MoMAのグレン・ローリー館長が退任へ。後任は「世界規模で」これから検討
ニューヨーク近代美術館(MoMA)のグレン・ローリー館長は1995年に就任以来30年に渡って同館を率いてきたが、9月10日、2025年に退任することが発表された。 ローリーは現在69歳で、2025年9月の引退時には70歳を迎える。もともと同館には「主任学芸員およびその他の上級管理職は65歳で定年退職する」という規則があったが、「有能で経験豊富な労働力を戦略的に採用し、維持するための十分な柔軟性を提供していない」として2018年に撤廃された。 館長の契約は6月に更新の時期を迎えていた。美術館側は継続を希望していたが、次世代の指導者にバトンタッチする時期だと判断したという。 この決断について、ニュースを最初に報じたニューヨーク・タイムズ紙にローリーは、「美術館の未来について考えるには、今がちょうどいい時期だと思いました。私が30年前にやろうとしたことは、全て達成されたか、非常に良い形で実行に移されています」と語った。そして、「長居する人間にはなりたくなかった」と付け加えた。 イスラム美術の研究者でもあり、アーサー・M・サックラー美術館のキュレーターやトロント・オンタリオ美術館の館長など豊富な経験を積んでいたローリーは、1995年、40歳でMoMAの館長に就任した。
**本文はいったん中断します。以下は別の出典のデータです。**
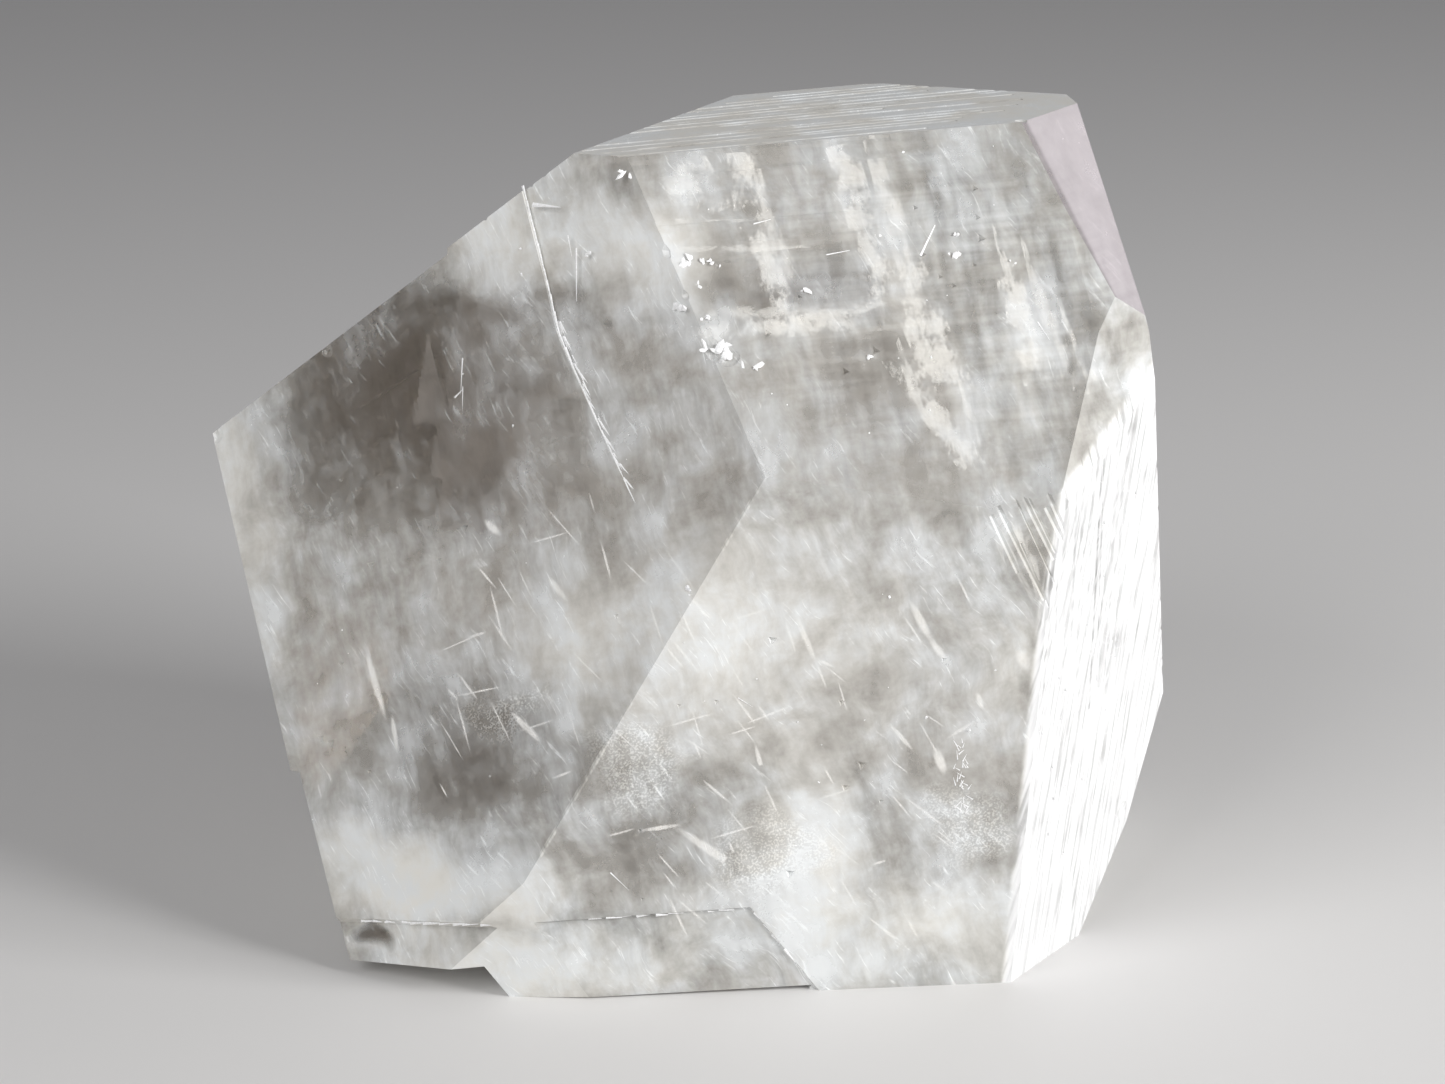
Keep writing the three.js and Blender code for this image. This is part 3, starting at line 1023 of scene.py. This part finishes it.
def crumbs():
    scatter = random.Random(8)
    parts = []
    for i, (normal, at, size) in enumerate(CRUMBS):
        for j in range(CLUSTER):
            across = scatter.uniform(-0.5, 0.5) * size[0]
            off = Vector((across, 0, scatter.uniform(-0.5, 0.5) * size[1]))
            share = scatter.uniform(0.35, 0.75)
            piece = (size[0] * share, size[1] * share * scatter.uniform(0.7, 1.3))
            parts.append(crumb(onto(normal, Vector(at) + off), normal, piece, 10 * i + j))
    for i in range(DUST_COUNT):
        normal, across, rise = DUST_PATCHES[i % len(DUST_PATCHES)]
        at = spot_on(normal, scatter.uniform(*across), scatter.uniform(*rise))
        size = scatter.uniform(0.05, 0.16) * scatter.uniform(0.7, 1.3)
        if on_crystal(at):
            parts.append(crumb(at, normal, (size, size * scatter.uniform(0.6, 1.6)), 1000 + i))
    return parts


whole_piece(crumbs(), "crumbs_and_dust", crushed_finish())

# %% [markdown]
# Scratches, etched worm tracks and the broken lips of the layers at the foot are fine too, and
# pale. They could be cut into the faces, but they are hardly deeper than a hair, so splinters are
# laid on the faces instead.

# %% Scratches
# Face, place on the surface, length, width and turn.
SCRATCHES = [
    (FRONT_LEFT, (-14.9, -12.8, 39.6), 2.4, 0.1, -86),
    (FRONT_LEFT, (-14.8, -13.2, 38.1), 1.8, 0.08, -84),
    (FRONT_LEFT, (-15.1, -13, 38.5), 0.8, 0.14, 48),
    (FRONT_HIGH, (15.2, -13.1, 48.7), 2.4, 0.16, 58),
    (FRONT_LEFT, (-7.2, -14.6, 46.8), 3.4, 0.12, -82),
    (FRONT_LEFT, (-7.8, -14.2, 48.6), 1.4, 0.1, -70),
    (FRONT_LEFT, (-9.2, -12.5, 50.8), 2.1, 0.35, 2),
    (FRONT_HIGH, (4.6, -14.6, 50.3), 1.2, 0.1, 12),
    (FRONT_HIGH, (9.5, -15.2, 48.6), 1.6, 0.08, 8),
    (FRONT_HIGH, (22.5, -14.8, 43), 1.4, 0.08, -64),
    (FRONT_LOW, (-4.6, -23.4, 8.6), 1.8, 0.08, -48),
    (FRONT_LOW, (3.5, -23, 21), 1.2, 0.06, -35),
]
# Broken lips of the layers that have split off above the base: face, both ends, and splinters.
LIPS = [
    (FRONT_LEFT, (-13.4, -30), (-3.4, -28.3), 15),
    (FRONT_LOW, (-11, -20.8), (-0.3, -20.5), 9),
    (FRONT_LOW, (0, -20.6), (3.9, -26), 12),
]
TRACKS_AT = Vector((17.5, -21.65, 15.2))
TRACK_COUNT = 34
TRACK_LEAN = -0.12


def scratches():
    parts = []
    for i, (normal, at, length, width, turn) in enumerate(SCRATCHES):
        parts.append(splinter(onto(normal, at, 0.02), normal, length, width, turn, 200 + i))
    scatter = random.Random(2)
    for normal, start, end, count in LIPS:
        way = Vector(end) - Vector(start)
        for i in range(count):
            place = Vector(start) + way * (i + scatter.random()) / count
            turn = math.degrees(math.atan2(way.y, way.x)) + scatter.uniform(-6, 6)
            at = spot_on(normal, *place, scatter.uniform(-0.12, 0))
            length, width = scatter.uniform(0.4, 1.3), scatter.uniform(0.08, 0.22)
            parts.append(splinter(at, normal, length, width, turn, 400 + i))
    for i in range(TRACK_COUNT):
        rise = scatter.uniform(-2.6, 2.6)
        aside = TRACK_LEAN * rise + scatter.uniform(-0.5, 0.5)
        at = onto(FRONT_LOW, TRACKS_AT + Vector((aside, 0, rise)), 0.01)
        turn = scatter.uniform(40, 150)
        parts.append(splinter(at, FRONT_LOW, scatter.uniform(0.25, 0.7), 0.09, turn, 300 + i))
    return parts


whole_piece(scratches(), "scratches", crushed_finish())


# %% [markdown]
# ## The studio
# A pale card lies under the crystal. A strong soft light from the right whitens the right side,
# and a larger, weaker one from the left front keeps the shadows open. Small lamps would be
# quicker, but their glints on flat faces are hard.

# %% Floor and light
FLOOR_SIZE = 6
FLOOR_COLOUR = (0.7, 0.69, 0.68, 1)
LIT_PLACE = Vector((0, 0, 28)) * MM
WORLD_COLOUR = (0.5, 0.5, 0.52, 1)
WORLD_STRENGTH = 0.36


def floor():
    bpy.ops.mesh.primitive_plane_add(size=FLOOR_SIZE)
    plane = bpy.context.object
    plane.name = "floor"
    f = Finish("floor_card")
    card = f.principled(Base_Color=FLOOR_COLOUR, Roughness=0.6)
    plane.data.materials.append(f.finish(card))


def soft_light(name, at, size, watts):
    place = Vector(at) * MM
    bpy.ops.object.light_add(type="AREA", location=place)
    light = bpy.context.object
    light.name = name
    light.rotation_euler = (LIT_PLACE - place).to_track_quat("-Z", "Y").to_euler()
    light.data.size = size * MM
    light.data.energy = watts


def pale_world():
    world = bpy.data.worlds.new("studio")
    bpy.context.scene.world = world
    world.use_nodes = True
    background = world.node_tree.nodes["Background"]
    background.inputs["Color"].default_value = WORLD_COLOUR
    background.inputs["Strength"].default_value = WORLD_STRENGTH


deselect()
floor()
soft_light("right_softbox", (340, -170, 190), 200, 1.75)
soft_light("left_softbox", (-260, -340, 300), 320, 1.2)
pale_world()
bpy.context.scene.view_settings.view_transform = "Standard"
彼は、これまで以上に個人からの寄付に頼らなければならない主要美術館において、館長の役割を企業のCEOに近いものと定義し、アーティストたちだけでなく、理事会の不動産王たちとも気軽に話ができるよう、エレガントなスーツとアスコット・タイを身につけて職務にあたった。結果、MoMAの基金を約2億ドル(現在の為替で約283億円)から約17億ドル(同・約2412億円)に、年間運営予算も約6000万ドル(同・約85億円)から約1億9000万ドル(同・約269億円)に増やすことに成功した。 ローリーのリーダーシップの下、MoMAは2度の改装と1度の拡張を含む、数々の大きな転換を経験してきた。1999年には、クイーンズ区ロングアイランドシティにあるP.S.1現代美術センターとの合併や、近現代美術の展示方法の見直しを行った。彼はまた、MoMAでの展覧会、収蔵品、統治、人材配置に多様性をもたらそうとする努力を後押しした。2015年には、ハーレムのスタジオ・ミュージアムの館長であるテルマ・ゴールデンと協力し、新進のアート関係者のための共同フェローシップ・プログラムを導入。ゴールデンは、ローリーの後継者候補としてアート界でしばしば話題にのぼる。 近年の功績と言えば、2019年の大改装だろう。MoMAの敷地面積を6万5775平方メートルまで拡大し、影響力のあるコレクションを再配置したほか、ギャラリーを多様化し、アート、建築、ダンス、映画といった分野の垣根を取り払った。だがリニューアルしてわずか2カ月後、新型コロナウイルスのパンデミックにより閉館を余儀なくされた。その間、予算は削減され、従業員は解雇された。しかしコロナ後の立ち直りは早く、アートニュースペーパーによると、2022年には数カ月休館していた2019年よりも10%増の来館者を迎えたという。 だが、仕事は順調なばかりではない。性的目的の人身取引を行っていたジェフリー・エプスタインとの繋がりが報じられたレオン・ブラックを筆頭に、近年はMoMAの理事に厳しい監視の目が向けられている。また、MoMAの従業員による賃金をめぐる抗議も起きている。 MoMAでは近年、ジョーン・ジョナス、ヴォルフガング・ティルマンス、ラトーヤ・ルビー・フレイジャーの回顧展など話題の展覧会が開催され、9月末にはトーマス・シュッテの個展を控えている。その一方で、今年初めにはMoMA史上最大規模のビデオ・アート展が開催されるなど、これまで紹介されて来なかったコレクションの一面を伝える展示にも意欲を見せている。 MoMAの理事会は、これから世界規模でローリーの後任を探すという。